Updated traits and functions:

  • AsExecutionPlan::try_into_physical_plan and try_from_physical_plan
  • All helper functions in from_proto.rs and to_proto.rs (e.g., parse_physical_expr, serialize_physical_expr,
    parse_physical_sort_expr, etc.)

2. New Interception Methods on PhysicalExtensionCodec

Added four new methods with default implementations that route through the codec:

fn deserialize_physical_plan(&self, proto: &PhysicalPlanNode, ctx: &TaskContext)
   -> Result<Arc<dyn ExecutionPlan>>

fn serialize_physical_plan(&self, plan: Arc<dyn ExecutionPlan>)
   -> Result<PhysicalPlanNode>

fn deserialize_physical_expr(&self, proto: &PhysicalExprNode, ctx: &TaskContext,
   input_schema: &Schema) -> Result<Arc<dyn PhysicalExpr>>

fn serialize_physical_expr(&self, expr: Arc<dyn PhysicalExpr>)
   -> Result<PhysicalExprNode>

These methods:

  • Have default implementations that call the corresponding default_* functions
  • Enable users to intercept every plan and expression node during serialization/deserialization
  • Support the decorator pattern: run custom logic, call the default implementation, then post-process

3. New Public default_* Functions

Extracted the actual serialization/deserialization logic into public functions:

  • default_deserialize_physical_plan
  • default_serialize_physical_plan
  • default_parse_physical_expr (renamed from parse_physical_expr)

These functions:

  • Contain the core serialization logic
  • Can be called from custom codec implementations
  • Enable the decorator pattern without code duplication

4. Comprehensive Example

Added adapter_serialization.rs example demonstrating:

  • How to intercept serialization to detect plans with custom PhysicalExprAdapter factories
  • Wrapping standard plans as extension nodes with nested JSON metadata
  • Restoring custom state during deserialization
  • Using the decorator pattern with the new interception methods

The example showcases a real-world use case: preserving FileScanConfig::expr_adapter_factory across serialization
boundaries, which is not serialized by default but is critical for maintaining filter pushdown behavior.

Public API Breaking Changes

See the "Upgrading Guide" section in docs/source/library-user-guide/upgrading.md for detailed migration instructions.
Summary of breaking changes:

1. AsExecutionPlan trait methods now use generics

Before:

fn try_into_physical_plan(
   &self,
   ctx: &TaskContext,
   extension_codec: &dyn PhysicalExtensionCodec,
) -> Result<Arc<dyn ExecutionPlan>>

After:

fn try_into_physical_plan<C: PhysicalExtensionCodec + ?Sized>(
   &self,
   ctx: &TaskContext,
   extension_codec: &C,
) -> Result<Arc<dyn ExecutionPlan>>

Who is affected: Anyone implementing AsExecutionPlan on custom types

Migration: Add generic parameter <C: PhysicalExtensionCodec + ?Sized> to method signatures

2. Helper functions now use generics

Functions like parse_physical_expr, parse_physical_sort_expr, serialize_physical_expr, etc. now take generic &C
instead of &dyn PhysicalExtensionCodec.

Who is affected: Code calling these helper functions directly

Migration: Most code will continue to work without changes since &dyn Trait satisfies T: Trait + ?Sized. In rare
cases where type inference fails, you may need to add type annotations.

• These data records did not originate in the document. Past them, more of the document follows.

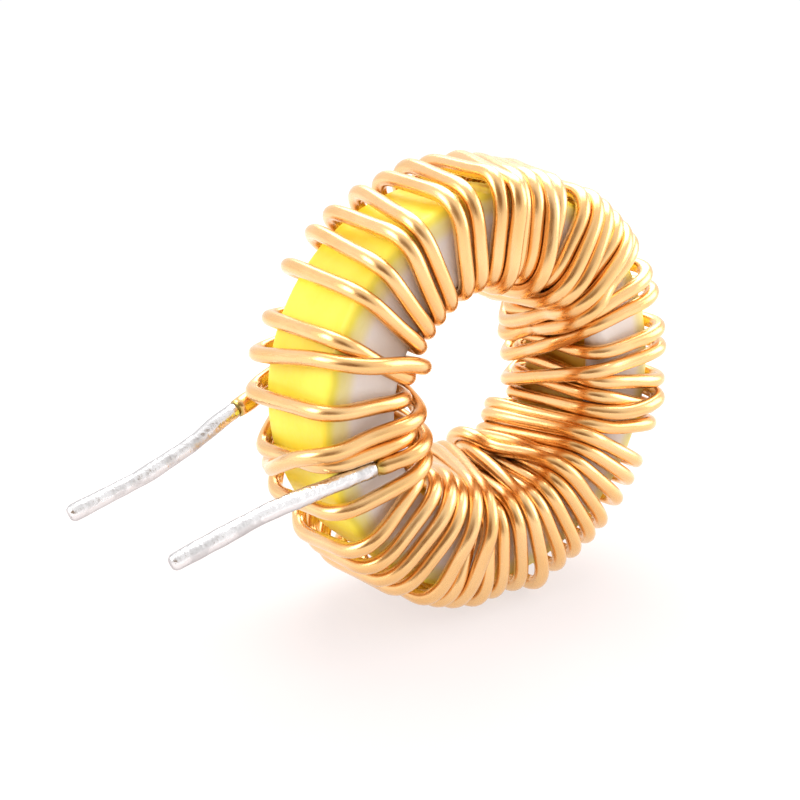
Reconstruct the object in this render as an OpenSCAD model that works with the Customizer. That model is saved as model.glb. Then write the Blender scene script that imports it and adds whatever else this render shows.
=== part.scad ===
// Toroidal inductor: one length of enamelled copper wire wound through a painted powder ring.
// The ring stands on its rim, its axis along Y, the white face towards -Y and both leads towards -X.
// Units are millimetres.

/* [Core] */
// Outer diameter of the powder ring
core_od = 20.2; // [19.6:0.1:20.8]
// Width of the ring between its outside and its hole
core_wall = 3.8; // [3.6:0.05:4]
// Length of the ring along its axis
core_height = 6.35; // [6.1:0.05:6.6]
// Radius of the rounding on every edge of the ring
core_edge = 0.7; // [0.5:0.05:0.8]
// Depth of the white paint on the front face
paint_depth = 0.08; // [0.05:0.01:0.12]

/* [Wire] */
// Diameter of the wire over its enamel
wire_d = 0.77; // [0.7:0.01:0.8]
// Diameter of the bare copper under the solder of the leads
bare_d = 0.7; // [0.64:0.01:0.71]
// Air left between the wire and the ring
lay_gap = 0.03; // [0.02:0.01:0.06]
// Flats around the wire
wire_sides = 8; // [6:1:8]

/* [Leads] */
// Thickness of the solder on the leads
solder = 0.04; // [0.03:0.01:0.08]
// Air between the bare copper and the solder
solder_gap = 0.01; // [0.01:0.005:0.03]
// How far a lump of solder stands out at each bend of the leads
lump = 0.03; // [0.02:0.01:0.06]
// Straight end of the front lead, from its last bend to its tip
front_end = 4.7; // [3:0.1:6]
// Straight end of the back lead, from its last bend to its tip
back_end = 3.7; // [2.5:0.1:5]

/* [Hidden] */
$fn = 96;

// Where each turn crosses the four edges of the ring, in degrees round the ring from +X:
// front rim, front edge of the hole, back edge of the hole, back rim. From the back rim the wire
// runs over the outside to the front rim of the next turn. Then the layer it was pressed into
// (0 on the ring, higher ones over lower ones) and, in steps of slack_step, how far it springs off
// each of the four edges.
TURNS = [
    [194, 192, 180, 206, 1, 0, 5, 5, 2],
    [202, 202, 194, 221, 2, 1, 4, 5, 3],
    [214, 210, 213, 226.5, 0, 2, 0, 0, 3],
    [221, 218, 226, 232.5, 0, 2, 3, 0, 4],
    [227.5, 226, 258, 238.5, 1, 2, 5, 4, 4],
    [233.5, 233.5, 266, 245, 2, 2, 5, 5, 3],
    [244, 241, 273.5, 251, 1, 2, 6, 7, 2],
    [249, 250, 257, 256, 0, 2, 0, 0, 2],
    [254, 252, 281, 261, 2, 2, 6, 7, 2],
    [261, 258.5, 265, 268, 0, 2, 0, 0, 1],
    [267.5, 267, 273, 276, 0, 1, 0, 0, 1],
    [275.5, 274, 289, 284, 1, 1, 2, 0, 3],
    [282, 281.5, 297, 291, 2, 3, 2, 0, 2],
    [290.5, 289.5, 293.5, 297, 0, 2, 0, 0, 2],
    [297, 297, 301, 303, 0, 2, 0, 0, 2],
    [303.5, 304.5, 308.5, 309, 0, 2, 0, 0, 2],
    [309.5, 310.5, 296.5, 317, 3, 2, 1, 0, 2],
    [318, 318, 304.5, 325, 1, 2, 0, 0, 2],
    [325, 325, 312, 331, 1, 2, 0, 3, 2],
    [331, 332, 319.5, 343, 1, 2, 0, 2, 2],
    [343.5, 337, 327, 348, 0, 2, 0, 5, 1],
    [348, 351.5, 351, 354, 0, 1, 0, 0, 1],
    [352.5, 344, 339, 358, 1, 1, 0, 0, 1],
    [357, 359, 363.5, 367, 0, 2, 0, 0, 1],
    [367, 365, 345, 373, 2, 2, 0, 0, 1],
    [373, 373.5, 376, 384, 0, 2, 0, 0, 1],
    [384.5, 388, 359.5, 391, 2, 2, 0, 0, 1],
    [391, 395.5, 388, 397.5, 0, 2, 0, 0, 1],
    [402, 399.5, 373.5, 401.7, 2, 2, 0, 0, 1],
    [406.5, 407, 382, 406, 3, 2, 0, 0, 1],
    [411, 410, 400, 410.3, 0, 2, 0, 0, 3],
    [416, 414.5, 407, 414.6, 1, 2, 0, 0, 4],
    [420.5, 421.5, 414.5, 419, 2, 2, 0, 0, 5],
    [425, 426, 411, 423.5, 0, 1, 0, 0, 5],
    [435, 433.5, 420, 428, 0, 1, 0, 0, 5],
    [439.5, 438, 424, 432.5, 1, 1, 0, 0, 4],
    [444, 441.5, 428, 437.5, 0, 1, 0, 0, 4],
    [448.5, 449, 436, 443.5, 0, 1, 0, 0, 4],
    [453, 455, 444, 452.5, 1, 1, 0, 0, 3],
    [456.5, 460.5, 452, 459.5, 0, 2, 0, 0, 3],
    [465, 468, 460, 467.3, 0, 1, 0, 0, 2],
    [470.5, 476, 468, 475.5, 0, 1, 0, 0, 2],
    [482, 485.5, 476, 485, 0, 0, 0, 0, 2],
    [487, 493.5, 485, 492, 0, 0, 0, 0, 2],
    [496, 501, 494, 503, 0, 0, 0, 0, 2],
    [504.5, 508.5, 504, 517.5, 0, 0, 0, 0, 1],
    [517, 522.5, 513, 527.5, 0, 0, 0, 0, 2],
    [522, 515.5, 521, 537.5, 1, 0, 3, 0, 2],
    [535, 531.5, 529, 553, 0, 0, 0, 0, 1],
    [548.5, 547.5, 541, 559, 1, 0, 2, 0, 1],
    [545, 539, 512, 545, 2, 0, 4, 3, 0]
];

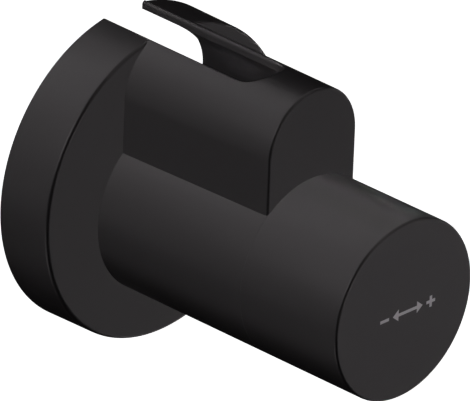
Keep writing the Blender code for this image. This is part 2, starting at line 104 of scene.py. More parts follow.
OUTLET_DEPTH = 38.0 * MM
OUTLET_TOP = 20.0 * MM
BRANCH_RADIUS = 8.2 * MM
BRANCH_FOOT = 9.5 * MM
RISER_RADIUS = 5.15 * MM
SOCKET_FLOOR = 11.5 * MM
PORT_RADIUS = 4.05 * MM
PORT_FOOT = 0.5 * MM
OUTLET_FLATS = 19.0 * MM
OUTLET_NUT_BOTTOM = 15.5 * MM
OUTLET_NUT_TOP = 27.0 * MM
GASKET_GAP_HALF = 17.0 * MM
BARREL_RADIUS = 13.0 * MM
BARREL_FRONT = 50.2 * MM
COLLAR_FLATS = 26.0 * MM
COLLAR_BACK = 3.0 * MM
COLLAR_NECK = 7.0 * MM
COLLAR_FRONT = 9.0 * MM
COLLAR_WAIST = 11.8 * MM
MOUTH_RADIUS = 10.9 * MM
MOUTH_BACK = 43.2 * MM
CHAMBER_RADIUS = 9.0 * MM
CHAMBER_FLOOR = 29.0 * MM
SEAT_RIM = 6.6 * MM
SEAT_DEPTH = 30.0 * MM
SEAT_BORE = 4.5 * MM
SEAT_CONE = 27.5 * MM
INLET_BORE = 6.5 * MM
INLET_FLOOR = 25.5 * MM
TAIL_ROOT = 9.45 * MM
TAIL_CREST = 10.35 * MM
TAIL_END = -14.0 * MM
THREAD_PITCH = 1.814 * MM

HEADWORK_BACK = 43.5 * MM
HEADWORK_FRONT = 64.0 * MM
HEADWORK_NECK = 7.4 * MM
HEADWORK_THREAD = 10.6 * MM
HEADWORK_FLATS = 22.0 * MM
FLANGE_BACK = 51.0 * MM
FLANGE_FRONT = 55.5 * MM
GUIDE_FLATS = 11.6 * MM
GUIDE_END = 54.4 * MM
BEARING_RADIUS = 4.2 * MM
BEARING_BACK = 54.0 * MM
ORING_DEPTHS = {"spindle_oring_rear": 56.6 * MM, "spindle_oring_front": 60.4 * MM}
GRIP_DEPTHS = {"grip_oring_rear": 17.6 * MM, "grip_oring_front": 21.4 * MM}
SPLINE_TEETH = 12
SPLINE_OUTER = 3.9 * MM
SPLINE_INNER = 3.3 * MM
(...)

3. New methods on PhysicalExtensionCodec

Four new methods added with default implementations:

  • deserialize_physical_plan
  • serialize_physical_plan
  • deserialize_physical_expr
  • serialize_physical_expr

Who is affected: No one for basic usage, since these have default implementations

Opportunity: Users can now override these methods to intercept serialization at every node

Extending PhysicalExtensionCodec vs. new traits

As proposed by @milenkovicm in the weekly meeting when we discussed this I re-used PhysicalExtensionCodec instead of adding new traits. This resulted in considerably less code churn.

Use of AI

Please note that after initial design work a lot of this code was automated by AI which was very nice because there was a lot of mechanical updating of dyn trait to generics.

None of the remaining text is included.